The United States Congress enacts a series of Educational Amendments including Title IX, which states that "no person in the United States shall, on the basis of sex, be excluded from participation in, be denied the benefits of, or be subjected to discrimination under any education program or activity receiving Federal financial assistance." While Title IX impacts multiple areas of federally subsidized education, its impact on athletics is the most controversial. Within 30 years, the number of girls participating in high school sports will double.12
The United States Supreme Court rules in Pittsburgh Press Co. v. Pittsburgh Commission on Human Relations that ordinances prohibiting sex-segregated employment advertisements do not violate the First Amendment. The ruling successfully concludes a five-year campaign waged by the National Organization for Women against sex-segregated job ads.

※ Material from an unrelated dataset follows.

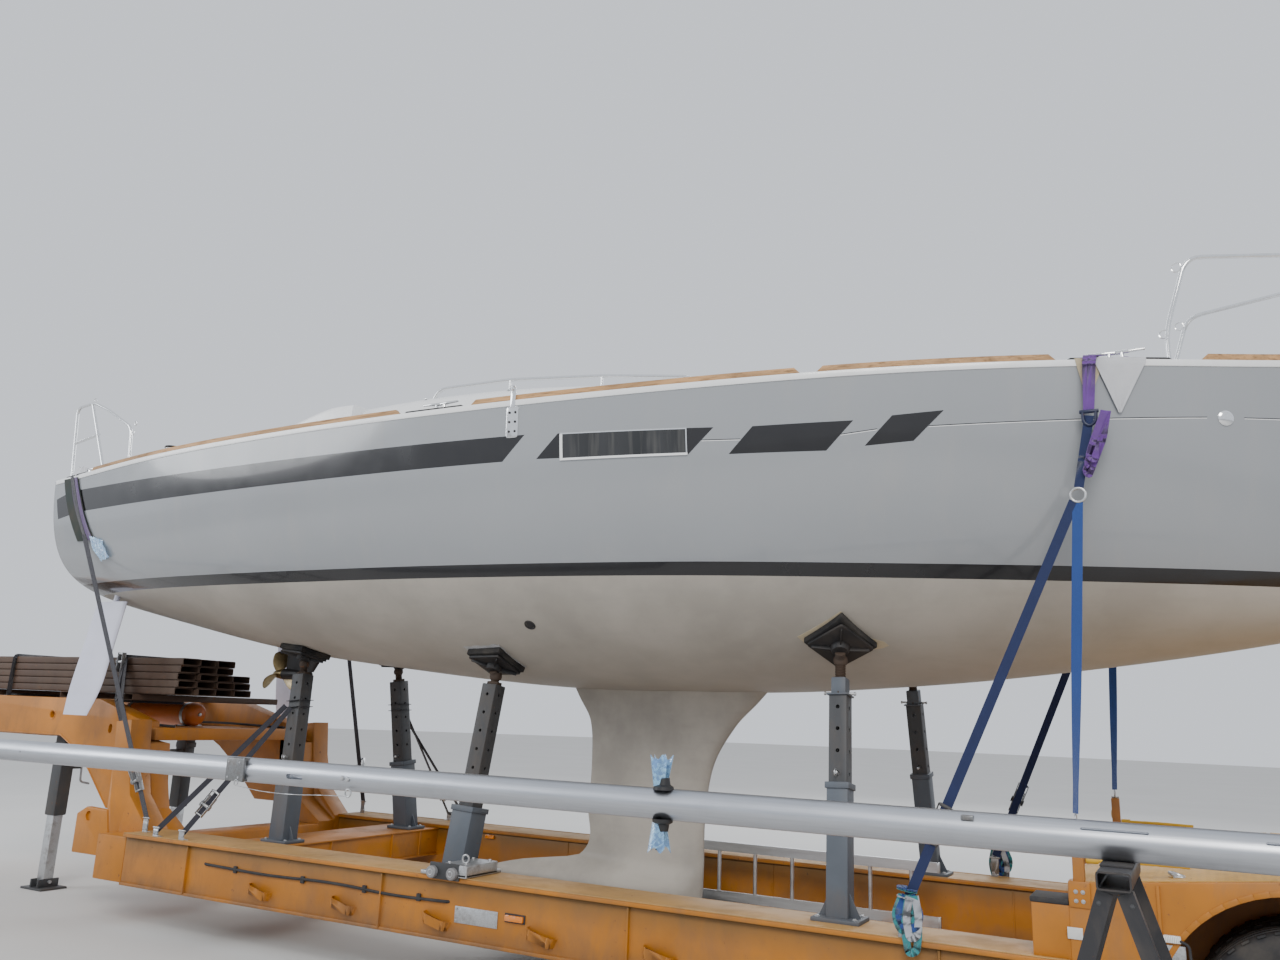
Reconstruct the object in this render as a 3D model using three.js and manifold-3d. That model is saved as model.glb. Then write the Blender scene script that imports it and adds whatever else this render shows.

The United States Senate joins the House of Representatives in extending the deadline for ratification of the Equal Rights Amendment, originally set for 22 March 1979, to 30 June 1982.
The deadline for ratification of the Equal Rights Amendment passes with only thirty-five of the needed thirty-eight states approving the amendment. Opposition to the amendment is strongest in the South and Southwest.